In this was I think I can begin to make connections between design research and my ultimate goal of helping C&YP articulate their preferred futures.

What methods interest you?

Two two main strands are speculative and participatory methods. I think the Scottish Approach to Service Design is helpful here as it gives a formal, ethically appropriate approach to this work. Looking specifically at methods; design fiction and diegetic porotypes as well as storytelling around utopias seem promising as do more participatory methods like some of the activities from the Liberating Structures work as well as Lego Serious Play. I found NESTA’s Report Playbook For People Power a helpful overview on the practicalities of using some of these types of methods

What training or development are you pursuing to support your project and why? 

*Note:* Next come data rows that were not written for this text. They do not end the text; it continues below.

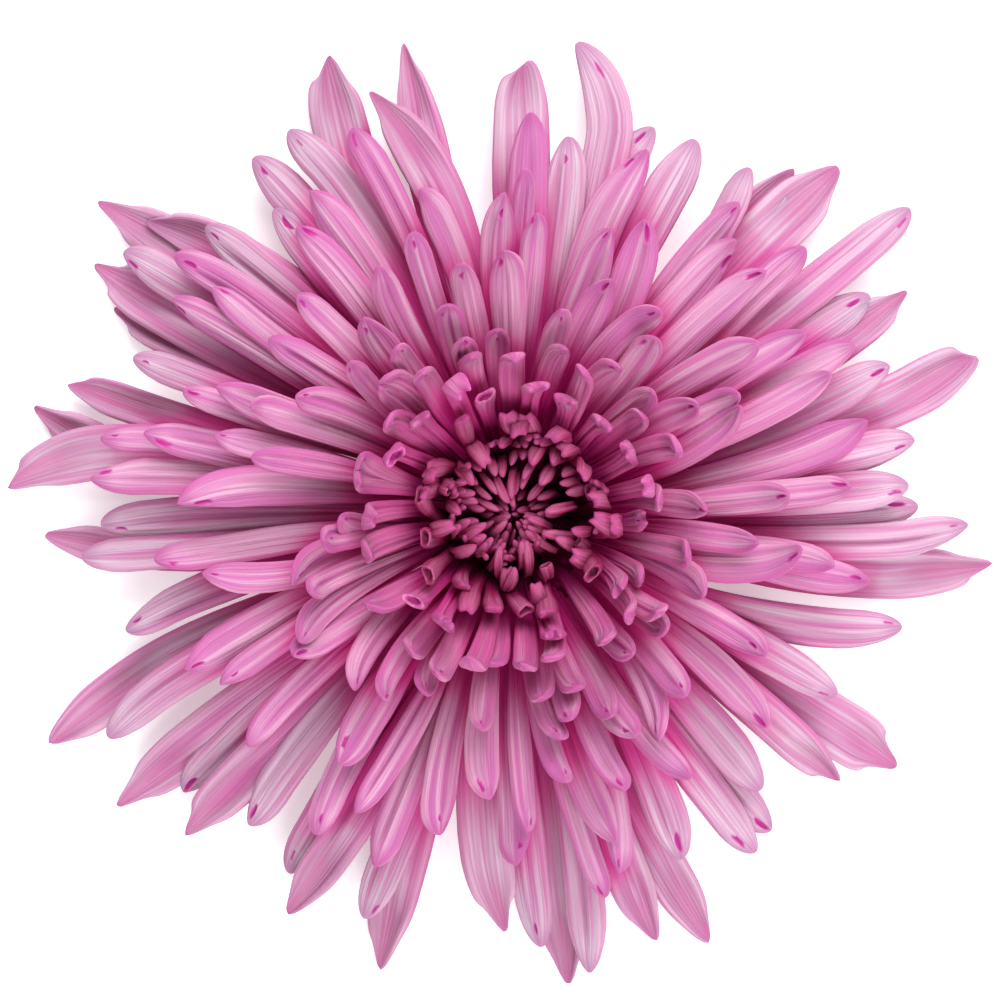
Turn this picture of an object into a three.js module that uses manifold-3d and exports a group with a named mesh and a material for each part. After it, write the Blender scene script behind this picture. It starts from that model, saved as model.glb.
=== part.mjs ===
// Spider chrysanthemum: one cut flower head, lying face up on its back.
//
// The head has three coloured bodies, each grown together and each one mesh:
//   stem_and_bracts   the green stub of the stem, the cup that it swells into and the overlapping bracts
//   ray_florets       the pink quilled florets on their ring of the receptacle, from the long drooping
//                     ones that make the outline to the short steep ones round the eye
//   centre_florets    the dark florets of the eye, which still curl in, on their own button
//
// Millimetres and degrees, +Z up. Z = 0 is the surface that the head lies on. The origin is at the middle
// of the florets' spread, and the stem stands a little to one side of it.
import * as THREE from "three";
import { mergeVertices } from "three/addons/utils/BufferGeometryUtils.js";
import Module from "manifold-3d";

const wasm = await Module();
wasm.setup();

// ---- Driving dimensions ----

const STEM_AXIS = new THREE.Vector2(2.1, -0.48);
const SEAT_GAP = 0.3; // between bodies that touch
const UP = new THREE.Vector3(0, 0, 1);
const PRESSED = 0.45; // how much of a floret is flattened where it lies on the surface
const BEND = { surface: 0.8, funnel: 0.3 }; // how softly a floret bends away from each
const ASIDE = { length: 12, share: 0.4 }; // of the end that bends to one side: at most this long, this share

// The outermost florets, anticlockwise: azimuth of the tip, reach from the axis, how far the floret swings
// sideways on its way out, and where they aren't the usual: its breadth, how far its end bends aside, and
// the length of its narrowing end over its breadth.
const OUTLINE_FLORETS = [
  [1.3, 50.7, 1.5], [4.3, 49.3, 1], [10.6, 51, 1, 4.8], [19.4, 60.9, 4.5, 6.6, 1, 1.2], [21.6, 50.4, 3],
  [29.6, 57, 4], [31.6, 52.5, 1], [37.7, 63, 1], [46.7, 60, -2.5, 7.2, 0, 1.3], [50.6, 56, -3],
  [55.7, 52.4, 4, 4], [64.1, 52.2, -1.5, 5.6], [70, 51.6, -2, 5.4, -2.5], [82.4, 59.8, 2, 5.6, 6.2],
  [81.7, 47.7, 2], [88.9, 56.6, 0.5, 7.1, 0, 0.95], [108.7, 56, 11, 6, 0, 1.8],
  [102.9, 60.9, -1.2, 6, 0, 2.2], [112.3, 62.1, -5.5, 6.6, 0, 1.25], [120.2, 55.7, 5, 4.8, 0.8],
  [126, 55.4, 4, 4.9], [128, 48.5, 2], [136.8, 52.5, 3], [141, 59, 10, 6],
  [143.1, 65.5, 4, 7.2, 0, 1.9], [146, 58.9, 2], [149.2, 61.5, 0, 6.6], [152.8, 56.6, 2, 5.4],
  [157.5, 51.2, 1.5, 4], [163.4, 58, -1.8, 5], [167.3, 61.9, -9, 5.8], [176.4, 63.4, 9, 6.6, 1.8],
  [181.3, 51.5, 2.5], [182.3, 59, -7], [185.6, 54.1, -1, 4.2], [196.6, 50.4, 6], [206.5, 64.8, 7, 5.7],
  [208.8, 57.9, 4, 4.8, 1.2], [216.4, 61.9, 1.5, 7, 0, 1.8], [220, 54, 2.5], [224, 57.2, 0, 6.2],
  [229.6, 50.8, 4, 4.6], [238, 53, 1], [240.3, 57.3, -4, 5.8], [249.8, 53.8, -1],
  [253.5, 59.5, 2.5, 6.4, 0, 1.7], [269.1, 51.9, 8.5, 7, 0, 1.6], [273.8, 54.2, 3, 5.2],
  [276.7, 59.5, -1, 6.6, 0, 1.6], [279.5, 58.2, -3, 5, 0, 1.7], [288.4, 56.3, 2, 5.4, 0, 1.7],
  [294.9, 59, 4, 6], [296, 47.6, -4, 5.2], [305.8, 51.9, 1], [309.2, 51, 2, 5.2], [312.1, 46, -2, 5],
  [320.6, 52.3, -2, 5.9], [326.8, 57.9, 0, 7.6, 0, 1.15], [331, 46, -1, 4.6], [344, 50.5, 9.5],
  [353.9, 60.38, 6, 7.3, 0, 1.8], [358.8, 57, 4.5, 5, 1, 1.7],
];
const QUILL_WIDTH = 5;

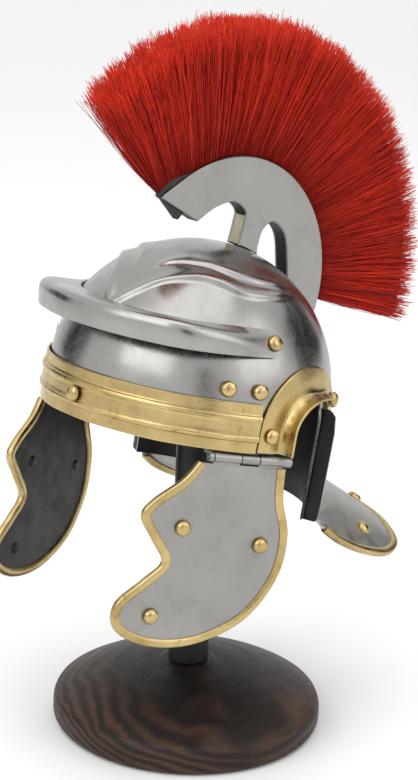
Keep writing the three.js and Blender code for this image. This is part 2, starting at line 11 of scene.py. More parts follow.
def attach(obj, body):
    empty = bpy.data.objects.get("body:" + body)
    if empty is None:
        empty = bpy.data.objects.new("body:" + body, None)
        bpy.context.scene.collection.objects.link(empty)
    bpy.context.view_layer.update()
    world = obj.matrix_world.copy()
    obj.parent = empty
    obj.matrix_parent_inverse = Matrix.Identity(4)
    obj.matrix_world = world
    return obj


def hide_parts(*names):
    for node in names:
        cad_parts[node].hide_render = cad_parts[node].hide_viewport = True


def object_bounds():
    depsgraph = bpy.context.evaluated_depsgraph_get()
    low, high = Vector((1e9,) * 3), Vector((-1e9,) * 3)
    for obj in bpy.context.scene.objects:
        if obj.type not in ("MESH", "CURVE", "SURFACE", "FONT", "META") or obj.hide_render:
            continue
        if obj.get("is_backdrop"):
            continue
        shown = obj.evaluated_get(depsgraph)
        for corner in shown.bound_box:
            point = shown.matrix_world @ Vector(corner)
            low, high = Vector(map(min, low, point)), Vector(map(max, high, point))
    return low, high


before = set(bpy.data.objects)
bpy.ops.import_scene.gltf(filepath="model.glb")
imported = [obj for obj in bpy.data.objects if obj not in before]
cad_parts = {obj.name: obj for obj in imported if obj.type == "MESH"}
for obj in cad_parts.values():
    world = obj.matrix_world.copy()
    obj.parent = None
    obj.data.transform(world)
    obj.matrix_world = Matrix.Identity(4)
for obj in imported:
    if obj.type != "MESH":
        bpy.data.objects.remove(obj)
cad_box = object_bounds()

ROOT = "helmet_and_stand"
CHEEKS = {"left": "cheek_guard_left", "right": "cheek_guard_right"}
MM = 0.001

# ---------------- dimensions, as in the CAD, in mm

GAP = 0.35
STEEL = 1.0
BRASS = 0.8
BASE_RADIUS = 50
BASE_RIM = 10.5
BASE_CROWN = 23
POST_RADIUS = 7.5
HELMET_Y = -7.5
HELMET_Z = 119.5
HELMET_TILT = 10.5
BOWL_RADIUS = 50.5
DOME_Z = 13.5
RIM_Z = 0.8
SKIRT_Z = -25.5
SKIRT_Y = 22.5
BAND_HEIGHT = 17
BAND_AZIMUTH = 76
BROW_AZIMUTH = 83.5
EAR_AZIMUTH = 102.2
EAR_Z = 8
FLANGE_WIDTH = 5.6
FLANGE_TOP = 14.5
HINGE_AZIMUTH = 72
HINGE_RADIUS = 50.4
HINGE_Z = -2.3
KNUCKLE_RADIUS = 1.7
PIN_RADIUS = 0.6
CREST_Y = 8.5
CREST_Z = 48.5
CREST_RADIUS = 46.5
CREST_WIDTH = 6.8
CHANNEL_RADIUS = 35.8
PLUME_RADIUS = 95

# ---------------- small maths


def smooth(x, low, high):
    t = np.clip((x - low) / (high - low), 0, 1)
    return t * t * (3 - 2 * t)


def lerp(a, b, t):
    return a + (b - a) * t


def unit(v):
    return v / np.maximum(np.linalg.norm(v, axis=-1, keepdims=True), 1e-12)


def stack(*parts):
    return np.stack(np.broadcast_arrays(*parts), axis=-1).astype(float)


def matched(u, v):
    return np.broadcast_arrays(np.asarray(u, float), np.asarray(v, float))


def polar(radius, azimuth, z):
    a = np.radians(azimuth)
    return stack(radius * np.sin(a), -radius * np.cos(a), z)


def on_dome(azimuth, latitude, lift):
    r = BOWL_RADIUS + lift
    t = np.radians(latitude)
    return polar(r * np.cos(t), azimuth, DOME_Z + r * np.sin(t))


def through(points, x):
    """Straight lines between points, eased into each other."""
    px, py = np.array(points, float).T
    i = np.clip(np.searchsorted(px, x, side="right") - 1, 0, len(px) - 2)
    return lerp(py[i], py[i + 1], smooth(x, px[i], px[i + 1]))


def spline(points, t):
    """A Catmull-Rom curve through the points, the same one as the CAD's, at each t from 0 to 1."""
    p = np.array(points, float)
    t = np.asarray(t, float)
    at = np.clip(t, 0, 1) * (len(p) - 1)
    i = np.minimum(at.astype(int), len(p) - 2)
    w = (at - i)[..., None]
    p0, p1 = p[np.maximum(i - 1, 0)], p[i]
    p2, p3 = p[i + 1], p[np.minimum(i + 2, len(p) - 1)]
    v0, v1 = (p2 - p0) / 2, (p3 - p1) / 2
    return (2 * p1 - 2 * p2 + v0 + v1) * w**3 + (3 * p2 - 3 * p1 - 2 * v0 - v1) * w**2 + v0 * w + p1


def waves(p, scale, seed):
    """A smooth wobble between about -1 and 1 from a few sine waves, the same on every run."""
    rng = np.random.default_rng(seed)
    total = 0
    for _ in range(5):
        k = unit(rng.normal(size=3)) * rng.uniform(0.6, 1.5) / scale
        total = total + np.sin(p @ k * 2 * math.pi + rng.uniform(0, 6.28))
    return total / 3


# ---------------- frames of reference

# LEAN is the tilted helmet's frame. HANG is how far a cheek guard turns on its hinge until it hangs.
LEAN = Matrix.Translation((0, HELMET_Y, HELMET_Z)) @ Matrix.Rotation(-math.radians(HELMET_TILT), 4, "X")
HANG = math.atan2(
    math.sin(math.radians(HELMET_TILT)) * math.cos(math.radians(HINGE_AZIMUTH)),
    math.cos(math.radians(HELMET_TILT)),
)


def hinge_frame(side, hanging):
    """A hinge's own frame: X outwards from the bowl, Y along the pin, to the rear, Z up."""
    a = math.radians(HINGE_AZIMUTH)
    at = (side * HINGE_RADIUS * math.sin(a), -HINGE_RADIUS * math.cos(a), HINGE_Z)
    turn = Matrix.Rotation(-side * (math.pi / 2 - a), 4, "Z")
    drop = Matrix.Rotation(side * HANG, 4, "Y") if hanging else Matrix.Identity(4)
    flip = Matrix.Scale(side, 4, (1, 0, 0))
    return LEAN @ Matrix.Translation(at) @ turn @ drop @ flip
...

I’m very much coming at this as a teacher who is new to design research. To this end I am am grateful to have had the opportunity for some informal coaching from a colleague in the Scottish Government’s service design team who has experience of using exactly these methods in the educational futures space. I have also reached out to academics here at EFI who have been generous with time and advice.

I updated this title on 1-11-23 to make it clear the post was engaging with the research design task

¹Ole Sejer Iversen, Rachel Charlotte Smith, and Christian Dindler. 2017. Child as Protagonist: Expanding the Role of Children in Participatory Design. In Proceedings of the 2017 Conference on Interaction Design and Children (IDC ’17). Association for Computing Machinery, New York, NY, USA, 27–37.

Blog Task 1

a brutalist building with a large sign reading "the future"
Photo by Haley Truong on Unsplash


During the last academic year I was involved in creating and delivering the  pupil engagement sessions for the Scottish Government’s National Discussion on Education. While we had huge numbers of learners (26,000) take part and many pieces of evidence (20,000) submitted, sifting through the evidence, it was clear that children and young people struggled to articulate their preferable futures when it came to education. They had definite ideas about the liked and didn’t like about the present, but they didn’t have the tools or language to express what the future might look like.

Taking EFI courses last year showed me how design research methodologies might be one set of tools to help young people articulate educational futures. I want my project, therefore, to do exactly that. As I wrote in my last post:

Broadly speaking my interest is in using design research methods (particularly speculative design) to involve children and young in the creation of education futures. Following on from that I’m keen to explore how both how these methodologies might be usefully “packaged” so that teachers and other educators might use them, and how the outputs from might be used to inform policy making.

As I flesh this out further I have more questions than answers:

  • There is clearly too much in my initial ideas for one project – how best to narrow the scope?
  • I want to explore a range of participatory design methods, how best to do that?
  • There is part of me that is unconvinced in tying the use of these methods exclusively to “plan” the future. In other words, is a better approach to use these methods not to simply to help adults create a future policy direction, but instead to help children and young people make meaning of their present situations?

Introductory Post

Being in my 2nd year of the course my thoughts are both beginning to take shape and going off all sorts of tangents at the same time!

Broadly speaking my interest is in using design research methods (particularly speculative design) to involve children and young in the creation of education futures. Following on from that I’m keen to explore how both how these methodologies might be usefully “packaged” so that teachers and other educators might use them, and how the outputs from might be used to inform policy making.

There is clearly too much in there for one Masters level project and I’m hoping, as we begin the supervision sessions, to narrow things down.